By Mike Woitalla
How much performances at youth national team championships tell us about the state of soccer in a country is debatable, but here's what Harry Redknapp said after England exited the U-21 European Championship in Israel with three straight losses:
"We do not know how to play football. We just boot the ball up the pitch and it gets us nowhere. ... In international football you cannot just hit and hope because you give the ball away. It's all about possession, retaining the ball, controlling the game. We need coaches who believe in that ideal. ... We don't have the kids coached the same way -- the right way -- from a young age. As a result we have a senior team that is greatly underachieving."
Redknapp, the Queens Park Rangers head coach with three decades of English club coaching experience, was joined in his criticism by former England star John Barnes after England’s losses to Norway, Italy and Israel.
“The players aren’t there,” Barnes told talkSport. “They are not good enough. We still like this old British mentality of up-and-at them, get stuck in, because we are not comfortable keeping the ball if it is seemingly going nowhere. Spain don’t keep the ball just for the sake of it, but in England we have this attitude that, if you are keeping the ball for 20 passes without getting over the halfway line, they are doing it for no reason. We have to change our philosophy and our mentality.”
Spain, which won the last Euro U-21 title, in 2011, reached the final against Italy and on its way beat Germany, which also exited in the first round.
“The Hangover after the High” is how Frankfurter Rundschau described Germany’s elimination in the wake of the all-German (Bayern Munich-Borussia Dortmund) UEFA Champions League final. Germany had revamped its youth development program a decade ago in a collaboration between its federation (DFB) and Bundesliga clubs that has included an investment of $900 million to create future stars.
The Bundesliga is booming, thanks much to domestic talent, and the full national team has reached the final four of the last four major competitions (World Cups and Euros). Germany finished runner-up to Mexico at the 2011 U-17 World Cup with an exciting, high-scoring team. But the U-21 failure in June came after Germany's U-19 and U-17 teams failed even reach their European championships.
"There are no alarm bells ringing with us," said DFB President Wolfgang Niersbach. "But we will process all this calmly."
Germany's U-21s went to Israel without several of their top players -- including Bayern's Toni Kroos, Mario Goetze and Andre Schuerrle -- because of injuries and the DFB's policy of not recalling players to youth teams once they've established themselves on the full national team. Still, the first-round exit was enough of a disappointment to put the DFB on the defensive.

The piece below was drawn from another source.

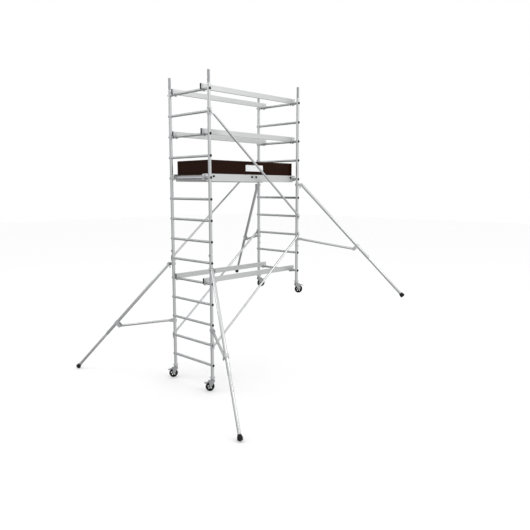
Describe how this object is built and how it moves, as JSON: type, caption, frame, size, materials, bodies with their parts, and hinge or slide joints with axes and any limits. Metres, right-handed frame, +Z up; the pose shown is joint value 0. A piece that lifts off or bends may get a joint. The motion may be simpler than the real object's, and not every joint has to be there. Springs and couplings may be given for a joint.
{
  "type": "mobile stairway scaffold tower",
  "caption": "Mobile aluminium scaffold tower for stairs: two unequal ladder frames on castors, braces, guard rails, hatch platform with toe boards, and outriggers.",
  "frame": {"origin": "on the lower floor, under the middle of the tower, midway between the four posts", "axes": "+Z up; +X along the tower, from the low end on the lower floor to the high end on the landing; +Y across it, from front to rear"},
  "size_m": [3.4116, 3.6684, 4.222],
  "materials": {
    "aluminium_tube": "satin mill-finish extruded tube",
    "ribbed_aluminium": "satin fluted extrusion",
    "aluminium_rail": "pale satin extruded rail",
    "spigot_aluminium": "drawn tube, slightly darker",
    "cast_aluminium": "sand-blasted pressure casting",
    "zinc_plated_steel": "bright zinc plate",
    "black_plastic": "moulded nylon",
    "black_rubber": "moulded rubber",
    "wheel_centre": "moulded nylon wheel centre",
    "film_faced_plywood": "dark brown phenolic film",
    "deck_plywood": "brown phenolic film, mesh pressed"
  },
  "bodies": {
    "tower": {"upper_uprights": "aluminium_tube", "lower_uprights": "aluminium_tube", "rungs_low_end": "ribbed_aluminium", "rungs_high_end": "ribbed_aluminium", "end_plugs": "black_plastic", "spigots": "spigot_aluminium", "spigot_locks": "zinc_plated_steel", "castor_stems": "zinc_plated_steel", "guard_rails": "aluminium_rail", "rail_claws": "cast_aluminium", "brace_tubes": "aluminium_tube", "brace_claws": "cast_aluminium", "platform_side_rails": "aluminium_rail", "platform_cross_rails": "aluminium_tube", "platform_bolts": "black_plastic", "platform_deck": "deck_plywood", "platform_hooks": "cast_aluminium", "hatch_hinge_bases": "zinc_plated_steel", "toe_boards": "film_faced_plywood", "toe_board_clips": "zinc_plated_steel"},
    "hatch": {"hatch_panel": "deck_plywood", "hatch_hinge_leaves": "zinc_plated_steel"},
    "front_wind_lock": {"wind_lock_front": "zinc_plated_steel"},
    "rear_wind_lock": {"wind_lock_rear": "zinc_plated_steel"},
    "castor_low_front": {"castor_low_front_fork": "zinc_plated_steel"},
    "castor_low_front_wheel": {"castor_low_front_rim": "wheel_centre", "castor_low_front_tyre": "black_rubber"},
    "castor_low_front_brake": {"castor_low_front_pedal": "zinc_plated_steel"},
    "outrigger_low_front": {"outrigger_low_front_tubes": "aluminium_tube", "outrigger_low_front_couplers": "zinc_plated_steel", "outrigger_low_front_lever": "black_plastic"},
    "outrigger_low_front_inner": {"outrigger_low_front_inner_leg": "aluminium_tube", "outrigger_low_front_foot": "black_rubber"},
    "castor_low_rear": {"castor_low_rear_fork": "zinc_plated_steel"},
    "castor_low_rear_wheel": {"castor_low_rear_rim": "wheel_centre", "castor_low_rear_tyre": "black_rubber"},
    "castor_low_rear_brake": {"castor_low_rear_pedal": "zinc_plated_steel"},
    "outrigger_low_rear": {"outrigger_low_rear_tubes": "aluminium_tube", "outrigger_low_rear_couplers": "zinc_plated_steel", "outrigger_low_rear_lever": "black_plastic"},
    "outrigger_low_rear_inner": {"outrigger_low_rear_inner_leg": "aluminium_tube", "outrigger_low_rear_foot": "black_rubber"},
    "castor_high_front": {"castor_high_front_fork": "zinc_plated_steel"},
    "castor_high_front_wheel": {"castor_high_front_rim": "wheel_centre", "castor_high_front_tyre": "black_rubber"},
    "castor_high_front_brake": {"castor_high_front_pedal": "black_plastic"},
    "outrigger_high_front": {"outrigger_high_front_tubes": "aluminium_tube", "outrigger_high_front_couplers": "zinc_plated_steel", "outrigger_high_front_lever": "black_plastic"},
    "outrigger_high_front_inner": {"outrigger_high_front_inner_leg": "aluminium_tube", "outrigger_high_front_foot": "black_rubber"},
    "castor_high_rear": {"castor_high_rear_fork": "zinc_plated_steel"},
    "castor_high_rear_wheel": {"castor_high_rear_rim": "wheel_centre", "castor_high_rear_tyre": "black_rubber"},
    "castor_high_rear_brake": {"castor_high_rear_pedal": "black_plastic"},
    "outrigger_high_rear": {"outrigger_high_rear_tubes": "aluminium_tube", "outrigger_high_rear_couplers": "zinc_plated_steel", "outrigger_high_rear_lever": "black_plastic"},
    "outrigger_high_rear_inner": {"outrigger_high_rear_inner_leg": "aluminium_tube", "outrigger_high_rear_foot": "black_rubber"}
  },
  "joints": [
    {"name": "hatch_hinge", "type": "hinge", "parent": "tower", "child": "hatch", "pos_m": [-0.38, 0.292, 2.9255], "axis": [-1, 0, 0], "range_deg": [0, 85]},
    {"name": "front_wind_lock_pivot", "type": "hinge", "parent": "tower", "child": "front_wind_lock", "pos_m": [-0.8385, -0.337, 2.882], "axis": [0, -1, 0], "range_deg": [0, 60]},
    {"name": "rear_wind_lock_pivot", "type": "hinge", "parent": "tower", "child": "rear_wind_lock", "pos_m": [0.8385, 0.337, 2.882], "axis": [0, 1, 0], "range_deg": [0, 60]},
    {"name": "castor_low_front_swivel", "type": "hinge", "parent": "tower", "child": "castor_low_front", "pos_m": [-0.8665, -0.41, 0.14], "axis": [0, 0, 1], "continuous": true},
    {"name": "castor_low_front_spin", "type": "hinge", "parent": "castor_low_front", "child": "castor_low_front_wheel", "pos_m": [-0.89913, -0.39479, 0.0625], "axis": [0.4226, 0.9063, 0], "continuous": true},
    {"name": "castor_low_front_brake_pedal", "type": "hinge", "parent": "castor_low_front", "child": "castor_low_front_brake", "pos_m": [-0.90638, -0.39141, 0.132], "axis": [-0.4226, -0.9063, 0], "range_deg": [0, 11]},
    {"name": "outrigger_low_front_swing", "type": "hinge", "parent": "tower", "child": "outrigger_low_front", "pos_m": [-0.8665, -0.41, 1.67], "axis": [0, 0, 1], "range_deg": [-40, 40]},
    {"name": "outrigger_low_front_extend", "type": "slide", "parent": "outrigger_low_front", "child": "outrigger_low_front_inner", "axis": [-0.3426, -0.5921, -0.7294], "range_m": [-0.3, 0.2]},
    {"name": "castor_low_rear_swivel", "type": "hinge", "parent": "tower", "child": "castor_low_rear", "pos_m": [-0.8665, 0.41, 0.14], "axis": [0, 0, 1], "continuous": true},
    {"name": "castor_low_rear_spin", "type": "hinge", "parent": "castor_low_rear", "child": "castor_low_rear_wheel", "pos_m": [-0.89913, 0.42521, 0.0625], "axis": [0.4226, 0.9063, 0], "continuous": true},
    {"name": "castor_low_rear_brake_pedal", "type": "hinge", "parent": "castor_low_rear", "child": "castor_low_rear_brake", "pos_m": [-0.90638, 0.4286, 0.132], "axis": [-0.4226, -0.9063, 0], "range_deg": [0, 11]},
    {"name": "outrigger_low_rear_swing", "type": "hinge", "parent": "tower", "child": "outrigger_low_rear", "pos_m": [-0.8665, 0.41, 1.67], "axis": [0, 0, 1], "range_deg": [-40, 40]},
    {"name": "outrigger_low_rear_extend", "type": "slide", "parent": "outrigger_low_rear", "child": "outrigger_low_rear_inner", "axis": [-0.3426, 0.5921, -0.7294], "range_m": [-0.3, 0.2]},
    {"name": "castor_high_front_swivel", "type": "hinge", "parent": "tower", "child": "castor_high_front", "pos_m": [0.8665, -0.41, 1.26], "axis": [0, 0, 1], "continuous": true},
    {"name": "castor_high_front_spin", "type": "hinge", "parent": "castor_high_front", "child": "castor_high_front_wheel", "pos_m": [0.89913, -0.42521, 1.1825], "axis": [0.4226, 0.9063, 0], "continuous": true},
    {"name": "castor_high_front_brake_pedal", "type": "hinge", "parent": "castor_high_front", "child": "castor_high_front_brake", "pos_m": [0.90638, -0.4286, 1.252], "axis": [0.4226, 0.9063, 0], "range_deg": [0, 11]},
    {"name": "outrigger_high_front_swing", "type": "hinge", "parent": "tower", "child": "outrigger_high_front", "pos_m": [0.8665, -0.41, 2.79], "axis": [0, 0, 1], "range_deg": [-40, 40]},
    {"name": "outrigger_high_front_extend", "type": "slide", "parent": "outrigger_high_front", "child": "outrigger_high_front_inner", "axis": [0.3426, -0.5921, -0.7294], "range_m": [-0.3, 0.2]},
    {"name": "castor_high_rear_swivel", "type": "hinge", "parent": "tower", "child": "castor_high_rear", "pos_m": [0.8665, 0.41, 1.26], "axis": [0, 0, 1], "continuous": true},
    {"name": "castor_high_rear_spin", "type": "hinge", "parent": "castor_high_rear", "child": "castor_high_rear_wheel", "pos_m": [0.89913, 0.39479, 1.1825], "axis": [0.4226, 0.9063, 0], "continuous": true},
    {"name": "castor_high_rear_brake_pedal", "type": "hinge", "parent": "castor_high_rear", "child": "castor_high_rear_brake", "pos_m": [0.90638, 0.39141, 1.252], "axis": [0.4226, 0.9063, 0], "range_deg": [0, 11]},
    {"name": "outrigger_high_rear_swing", "type": "hinge", "parent": "tower", "child": "outrigger_high_rear", "pos_m": [0.8665, 0.41, 2.79], "axis": [0, 0, 1], "range_deg": [-40, 40]},
    {"name": "outrigger_high_rear_extend", "type": "slide", "parent": "outrigger_high_rear", "child": "outrigger_high_rear_inner", "axis": [0.3426, 0.5921, -0.7294], "range_m": [-0.3, 0.2]}
  ]
}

"To speak of a crisis in our youth program makes me laugh," said Germany's U-18 coach Horst Hrubesch, who guided Germany to the European 2009 title with a team that included Manuel Neuer, Mesut Ozil, Mats Hummels and Sami Khedira. "What has been done in with our youth development in the past decade is the right way and to judge it just on titles or tournaments would be wrong."
The next major youth tournament kicks off this Friday in Turkey with 24 nations competing in the U-20 World Cup. The Germans are not among the six-team European contingent: Croatia, England, France, Greece, Portugal and Spain. At the 2011 U-20 World Cup, Brazil beat Portugal in the final for its fifth title and Mexico defeated France for third place. Neither Brazil nor Argentina, a record six-time winner, made it to Turkey.
Having failed to qualify for the 2011 U-20 World Cup, the 2012 Olympics (a U-23 competition) and the 2013 U-17 World Cup, the Americans’ qualification for this summer’s U-20 World Cup must have come as a big relief for U.S. Soccer, which has ambitiously boosted its youth development programs, starting with the creation of the U.S. Development Academy in 2007.
Coach Tab Ramos’ U.S. team's play in qualifying -- four straight wins before losing the final, 3-1, in overtime to host Mexico in a commendable performance -- raised hopes for the American’s first second-round appearance at the U-20 World Cup since 2007. But the USA was drawn into the toughest group and must face European champion Spain, European semifinalist France and 2009 U-20 world champion Ghana.
Alarm bells may not ring if the Americans don't reach the knockout stage, but how they perform against the very elite of their peers will be intriguing to see.
(Notes: The U-21 European Championship is contested by players who met the U-21 definition -- born on or after 1 January 1990 – when qualifying started in 2011. The U-20 World Cup will be televised in the USA by ESPN networks.)